Mexican Cartel Leader Kills Himself; 43 Abducted Students Remain Missing
The latest round of horrifying violence remains unresolved.
Benjamín Mondragón, the leader of the Mexican drug cartel Guerrero Unidos, which is believed to be responsible for kidnapping 43 college freshman in September, committed suicide as he was about to be arrested by federal police Tuesday.
Mondragón’s car was surrounded by cops in the state of Morelos, just north of Guerrero, and he shot himself in the head “when he saw that there was no escape,” reports Gonzalo Ponce, a spokesperson for the Mexican government. Later a mass grave containing 28 bodies was uncovered—but early tests indicate that none of the bodies belonged to the abducted college students, says attorney general Jesús Murillo Karam.
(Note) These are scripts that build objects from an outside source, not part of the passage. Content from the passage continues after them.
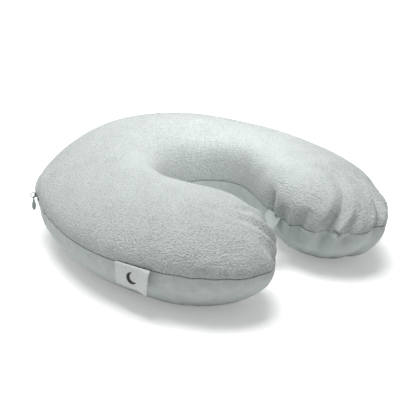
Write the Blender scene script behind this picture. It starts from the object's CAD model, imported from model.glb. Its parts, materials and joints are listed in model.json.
import json
import math
import random

import bmesh
import bpy
import numpy as np
from mathutils import Matrix, Vector


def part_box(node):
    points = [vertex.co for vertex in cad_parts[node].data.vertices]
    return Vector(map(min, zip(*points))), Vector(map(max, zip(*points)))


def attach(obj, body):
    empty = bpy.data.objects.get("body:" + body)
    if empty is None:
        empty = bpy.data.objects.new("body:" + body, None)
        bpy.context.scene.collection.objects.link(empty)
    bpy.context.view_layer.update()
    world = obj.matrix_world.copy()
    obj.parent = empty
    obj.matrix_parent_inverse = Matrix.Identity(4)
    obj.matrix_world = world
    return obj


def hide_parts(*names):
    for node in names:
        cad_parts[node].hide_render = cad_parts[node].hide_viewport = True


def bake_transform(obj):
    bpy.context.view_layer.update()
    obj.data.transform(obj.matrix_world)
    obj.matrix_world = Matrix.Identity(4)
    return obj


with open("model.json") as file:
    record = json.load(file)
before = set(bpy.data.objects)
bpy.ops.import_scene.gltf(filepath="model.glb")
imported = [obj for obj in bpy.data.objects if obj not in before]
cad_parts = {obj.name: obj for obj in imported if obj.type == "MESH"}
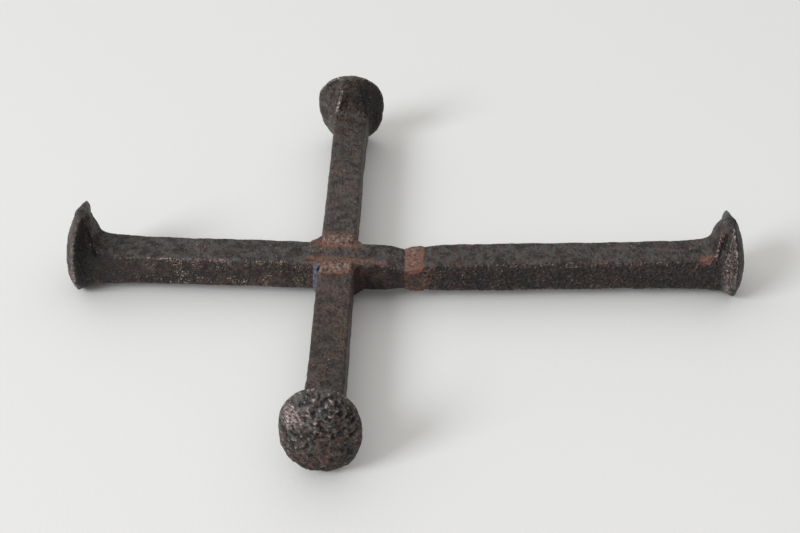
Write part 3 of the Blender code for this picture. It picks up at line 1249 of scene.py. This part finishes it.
def cut_tail(reach: float) -> tuple[Section, ...]:
    """Finds the sections of an arm's cut end.

    Args:
        reach: How far the crossing is behind the head's rim.

    Returns:
        The sections from the cut to the full shank.
    """
    end = -reach + HALF_SHANK + 0.3
    inner = HALF_SHANK - ARM_BEVEL
    return (
        Section(end, SHANK_WIDTH, inner, inner),
        Section(end + ARM_BEVEL * 0.5, SHANK_WIDTH, HALF_SHANK - 1.4, HALF_SHANK - 1.4),
        Section(end + ARM_BEVEL),
        Section(end + 8.0),
    )


def upper_traits(spike: Spike, local: Rows, outward: Rows) -> dict[Trait, Rows]:
    """Marks the upper stem spike: dusted with pale specks along its near face, shade painted under its
    head.

    Args:
        spike: The spike.
        local: Its points in its own frame.
        outward: Its normals in the cross's frame.

    Returns:
        The traits that differ from an ordinary spike's.
    """
    near = near_side(outward) * ramp(-local[:, 0], 22, 40) * ramp(local[:, 0], -118, -90)
    rim = ramp(local[:, 0], 0.4, 2.0)
    under = ramp(local[:, 0] + 0.1 * local[:, 2], -6.5, -2.5) * (1 - rim)
    corner = HALF_SHANK - 0.5
    from_edge = (local[:, 1] - corner) ** 2 + (local[:, 2] - corner) ** 2
    edge = np.exp(-from_edge / 0.65**2) * ramp(-local[:, 0], 10, 14) * ramp(local[:, 0], -105, -60)
    from_rim = past_rim(local, spike.head) - RIM_THICKNESS
    band = np.exp(-((from_rim / 2.0) ** 2)) * ramp(local[:, 1], 9, 13) * ramp(local[:, 2], -14, -6)
    return {
        Trait.RIDGE: np.maximum(0.62 * edge, 0.62 * band),
        Trait.PALE: 0.12 + 0.88 * near,
        Trait.RED: 0.35 + 0.3 * near + 0.4 * rim - 0.1 * under,
        Trait.POLISH: 0.3 + 0.65 * np.maximum(rim, edge),
        # Painted shade on the head's underside, where it faces down.
        Trait.SOOT: 0.5 * under * ramp(-outward[:, 2], -0.6, 0.1),
    }


def lower_traits(spike: Spike, local: Rows, outward: Rows) -> dict[Trait, Rows]:
    """Marks the lower stem spike: red in the pits of its near face, bare round its wedge, a painted
    highlight on its head's underside and painted shade over its dome.

    Args:
        spike: The spike.
        local: Its points in its own frame.
        outward: Its normals in the cross's frame.

    Returns:
        The traits that differ from an ordinary spike's.
    """
    near = near_side(outward) * ramp(-local[:, 0], 4, 12)
    head = ramp(local[:, 0] + 0.12 * local[:, 2], -7, -3)
    from_rim = past_rim(local, spike.head)
    dome = ramp(from_rim, 1.2, 2.2)
    under = ramp(-outward[:, 0], 0.1, 0.7) * ramp(local[:, 0] + 0.12 * local[:, 2], -8, -1.5)
    under = under * ramp(-local[:, 1], 5, 10)
    before_wedge = 0.95 * np.exp(-(((local[:, 0] + 11.5) / 3.6) ** 2)) * ramp(-local[:, 1], 1, 7)
    before_wedge = before_wedge * ramp(local[:, 2], 4, 7)
    under_rim = np.exp(-((local - np.array((-0.5, -11.0, -12.5))) ** 2).sum(axis=1) / 4.5**2)
    return {
        Trait.RED: 0.35 + 0.4 * near,
        Trait.POLISH: 0.35 + 0.55 * head * (1 - dome),
        # Painted highlight: the head's underside, which faces the window, is made lighter and bare.
        Trait.GREY_AND_HIGHLIGHT: np.maximum(upward(outward) * 0.7, 0.55 * under) * (1 - dome),
        Trait.RIDGE: 0.62 * under,
        Trait.HEAT: np.maximum(before_wedge, 1.4 * under_rim),
        # Painted shade over the dome, which faces away from the window, and darker scale on the near face.
        Trait.SOOT: (0.2 * near + 0.6 * ramp(from_rim, -1.5, 0.5)) * (1 - under),
    }


def arm_traits(spike: Spike, local: Rows, outward: Rows) -> dict[Trait, Rows]:
    """Marks an arm: brown with ochre specks, its head smoother, with a painted highlight on the head's side
    towards the window and painted shade on the side away from it.

    Args:
        spike: The spike; not used.
        local: Its points in its own frame.
        outward: Its normals in the cross's frame.

    Returns:
        The traits that differ from an ordinary spike's.
    """
    head = ramp(local[:, 0] + 0.12 * local[:, 2], -9, -5)
    # Painted highlight on the head's side towards the window, painted shade on the side away from it.
    towards_light = head * ramp(-outward[:, 0], -0.25, 0.1) * ramp(local[:, 1], 2, 5)
    away = head * ramp(-local[:, 1], 4, 8)
    return {
        Trait.RIDGE: 0.45 * towards_light,
        Trait.RED: 0.65 * (1 - 0.8 * towards_light),
        Trait.PALE: np.full(len(local), 0.2),
        Trait.GREY_AND_HIGHLIGHT: np.maximum(upward(outward) * 0.65, towards_light),
        Trait.POLISH: 0.35 + 0.3 * head + 0.35 * towards_light,
        Trait.SOOT: 0.5 * away,
    }


def struck_traits(spike: Spike, local: Rows, outward: Rows) -> dict[Trait, Rows]:
    """Marks the left arm: its struck face is polished, lighter towards the upper left as a painted
    highlight, and red below.

    Args:
        spike: The spike.
        local: Its points in its own frame.
        outward: Its normals in the cross's frame.

    Returns:
        The traits that differ from an ordinary spike's.
    """
    face = ramp(past_rim(local, spike.head), 0.5, 2.5)
    upper_left = ramp(local[:, 2] - local[:, 1], 2, 26)
    lower = ramp(-local[:, 2], -14, 2)
    traits = arm_traits(spike, local, outward)
    flat = on_flat(local, 6.5)
    return traits | {
        Trait.RIDGE: 1.0 * flat * face,
        Trait.HOLLOW: 1 - 0.85 * face * lower,
        Trait.POLISH: traits[Trait.POLISH] * (1 - face) + face * (0.1 + 0.9 * upper_left),
        # Painted highlight: the struck face is made lighter towards the upper left, where the window lights
        # it.
        Trait.GREY_AND_HIGHLIGHT: 0.25 + 0.75 * face * upper_left,
        Trait.RED: 0.65 + 0.5 * face * lower,
        Trait.PALE: 0.2 * (1 - face) + 0.12 * face,
        Trait.SOOT: np.zeros(len(local)),
    }


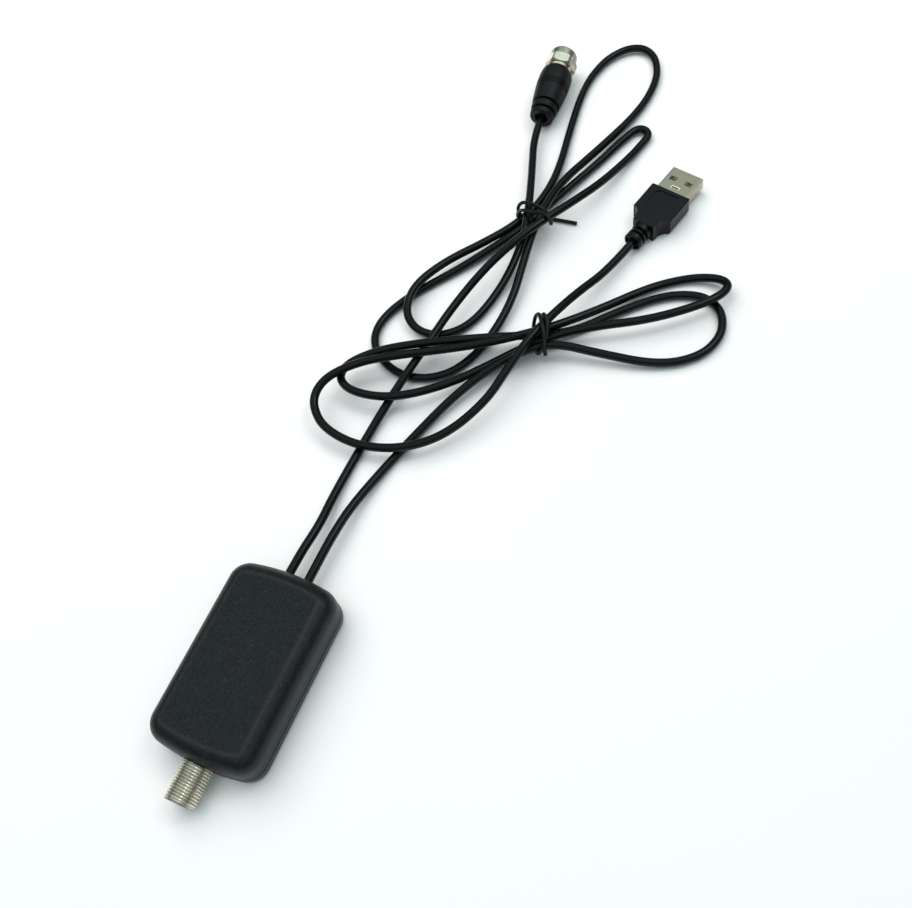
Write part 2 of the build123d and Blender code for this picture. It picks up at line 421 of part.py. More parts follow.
SW, SH = USB_W / 2, USB_H / 2
om -= slab(-SW, SW, -4.0, 1, -SH, SH)
# a shallow sunk panel, deepest at its front edge and running out towards the tail
wedge = Plane(origin=(-6, 0, 0), x_dir=(0, 1, 0), z_dir=(1, 0, 0)).location * extrude(make_face(Polyline((-1.7, h - 0.3), (-1.7, h + 1), (-13.2, h + 1), (-13.2, h), close=True)), amount=12)
panel = wedge & Pos(0, 0, 2) * extrude(make_face(Polyline((-4.3, -14), (-4.3, -2.9), (-3.1, -1.7), (4.3, -1.7), (4.3, -14), close=True)), amount=4)
om -= panel
save("usb_overmould", upl.location * om)
shell = slab(-SW, SW, -4.0, USB_OUT, -SH, SH)
shell = fillet([e for e in shell.edges().filter_by(Axis.Y)], 0.45)
inner = slab(-SW + USB_SHEET, SW - USB_SHEET, -5, USB_OUT + 1, -SH + USB_SHEET, SH - USB_SHEET)
shell -= inner
for sx in (-1, 1):
    shell -= slab(sx * 3.0 - 1.25, sx * 3.0 + 1.25, 5.05, 6.9, -SH - 1, SH + 1)
shell += slab(-1.65, 1.65, 1.95, 3.15, SH - 0.05, SH + 0.08)
lift = make_face(Polyline((2.55, SH - 0.05), (2.55, SH + 0.26), (3.15, SH + 0.04), (3.15, SH - 0.05), close=True))
shell += Plane(origin=(-1.65, 0, 0), x_dir=(0, 1, 0), z_dir=(1, 0, 0)).location * extrude(lift, amount=3.3)
shell -= slab(-1.3, 1.3, 2.05, 2.6, 0, SH + 1)
save("usb_shell", upl.location * shell)
tongue = slab(-SW + USB_SHEET, SW - USB_SHEET, -4.0, USB_OUT - 0.5, -SH + USB_SHEET, -0.05)
tongue += slab(-SW + USB_SHEET, SW - USB_SHEET, -4.0, 0.6, -0.1, SH - USB_SHEET)
CT = [(-3.5, 9.6), (-1.0, 8.6), (1.0, 8.6), (3.5, 9.6)]
for cx, cy in CT:
    tongue -= slab(cx - 0.55, cx + 0.55, 0.6, cy, -0.3, 0.5)
save("usb_tongue", upl.location * tongue)
save("usb_contacts", upl.location * Compound(children=[slab(cx - 0.5, cx + 0.5, 0.6, cy - 0.05, -0.3, 0.02) for cx, cy in CT]))
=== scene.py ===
"""Looks for an inline aerial-signal amplifier: black two-shell box with a threaded socket,
two thin cords folded and tied, a coaxial plug and a flat power plug.  Metres, row frame."""
import bpy
import bmesh
import math
from mathutils import Matrix, Vector


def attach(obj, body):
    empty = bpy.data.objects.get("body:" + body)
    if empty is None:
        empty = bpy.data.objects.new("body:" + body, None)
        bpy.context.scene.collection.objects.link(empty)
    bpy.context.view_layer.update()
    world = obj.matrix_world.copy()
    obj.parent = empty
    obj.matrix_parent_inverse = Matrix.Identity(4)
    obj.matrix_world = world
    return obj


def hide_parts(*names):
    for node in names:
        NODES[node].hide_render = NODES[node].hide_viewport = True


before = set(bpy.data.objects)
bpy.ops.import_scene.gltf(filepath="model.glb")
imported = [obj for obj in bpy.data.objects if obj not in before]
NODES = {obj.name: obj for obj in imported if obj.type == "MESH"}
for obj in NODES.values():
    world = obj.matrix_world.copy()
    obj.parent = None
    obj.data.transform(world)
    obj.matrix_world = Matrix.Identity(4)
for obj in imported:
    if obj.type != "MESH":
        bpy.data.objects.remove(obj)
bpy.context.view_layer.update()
ROOT = "amplifier"
NUT = "coupling_nut"

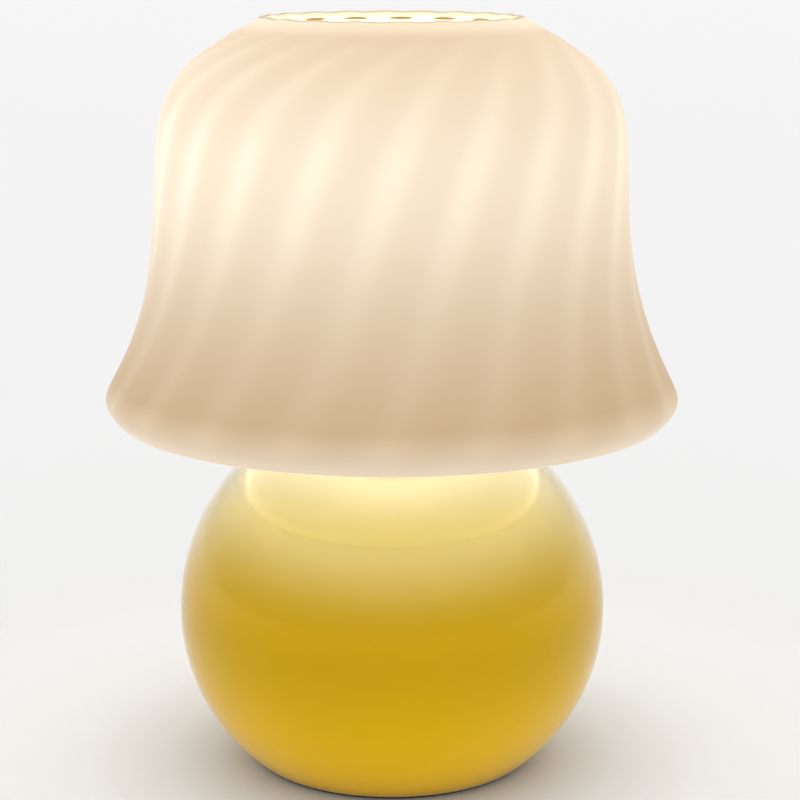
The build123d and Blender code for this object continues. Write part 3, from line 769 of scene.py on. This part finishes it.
# --- Bulb cap ------------------------------------------------------------------------------
# The standard screw cap of the bulb: a rolled aluminium shell with its thread, a black glass
# insulator below it and a tinned contact at the very bottom.
thread_low, thread_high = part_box("bulb_screw_cap")
thread_radius = 0.0131
thread_depth = 0.0005
thread_wall = 0.0007
thread_pitch, thread_turns = 0.0036, 5
thread_end = 0.0006
thread_inner = thread_radius - thread_depth - thread_wall
thread_top = thread_low.z + thread_pitch * thread_turns
shell_corners = [
    (thread_inner, thread_low.z, 0),
    (thread_radius, thread_low.z, 0.0004),
    (thread_radius, thread_top, 0.0004),
    (thread_radius - thread_depth, thread_top + thread_end, 0.0004),
    (thread_radius - thread_depth, thread_high.z, 0),
    (thread_inner, thread_high.z, 0),
]
radius, azimuth, height = turned(dense(rounded(shell_corners), thread_pitch / 16), columns=120)
radius = threaded(
    radius, azimuth, height,
    root=thread_radius - thread_depth / 2,
    depth=thread_depth,
    pitch=thread_pitch,
    bottom=thread_low.z,
    top=thread_top,
    steepness=0.5,
)
rolled_shell = piece_of("rolled_shell", patch(round_the_axis(radius, azimuth, height), ring=True))

bulb_aluminium = new_finish("bulb_aluminium")
drawn_marks = bulb_aluminium.noise(500.0, 3.0)
bulb_aluminium.surface({
    "Base Color": bulb_aluminium.mix(drawn_marks, (0.42, 0.42, 0.42), (0.56, 0.56, 0.55)),
    "Metallic": 1.0,
    "Roughness": 0.18 + drawn_marks * 0.18,
    "Normal": bulb_aluminium.bump(drawn_marks, 0.00002),
})
fit(rolled_shell, bulb_aluminium, "bulb", "bulb_aluminium", "bulb_screw_cap")

black_insulator = new_finish("black_insulator")
glass_flow = black_insulator.noise(350.0, 2.0)
black_insulator.surface({
    "Base Color": black_insulator.mix(glass_flow, (0.004, 0.004, 0.006), (0.02, 0.02, 0.024)),
    "Roughness": 0.08 + glass_flow * 0.1,
    "Normal": black_insulator.bump(glass_flow, 0.00008),
})
dress(black_insulator, "bulb_insulator")
dress(zinc_steel, "bulb_contact")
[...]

Mondragón’s gang was believed to be involved in trafficking marijuana and heroin from Mexico to Chicago with assistance from local government and law enforcement across Guerrero, which is considered one of Mexico’s most dangerous states.
The gang allegedly coordinated with local police on the night of September 26, when the students were abducted in the city of Iguala, Guerrero. According to the state prosecutor, Inky Blanco, the students were in the area to participate in a political demonstration when police opened fire on the crowd, killing six and wounding several others. The students were detained by police then turned over to the cartel and were likely ordered to be killed shortly after, speculates Blanco.
Subsequently, 36 police officers from Iguala and surrounding towns have been arrested after admitting to taking part in the abduction of the students, stated Karam in a press release. The mayor of Iguala has since fled the city after several mass graves were found by federal police. He is suspected of working with the Guerrero Unidos cartel.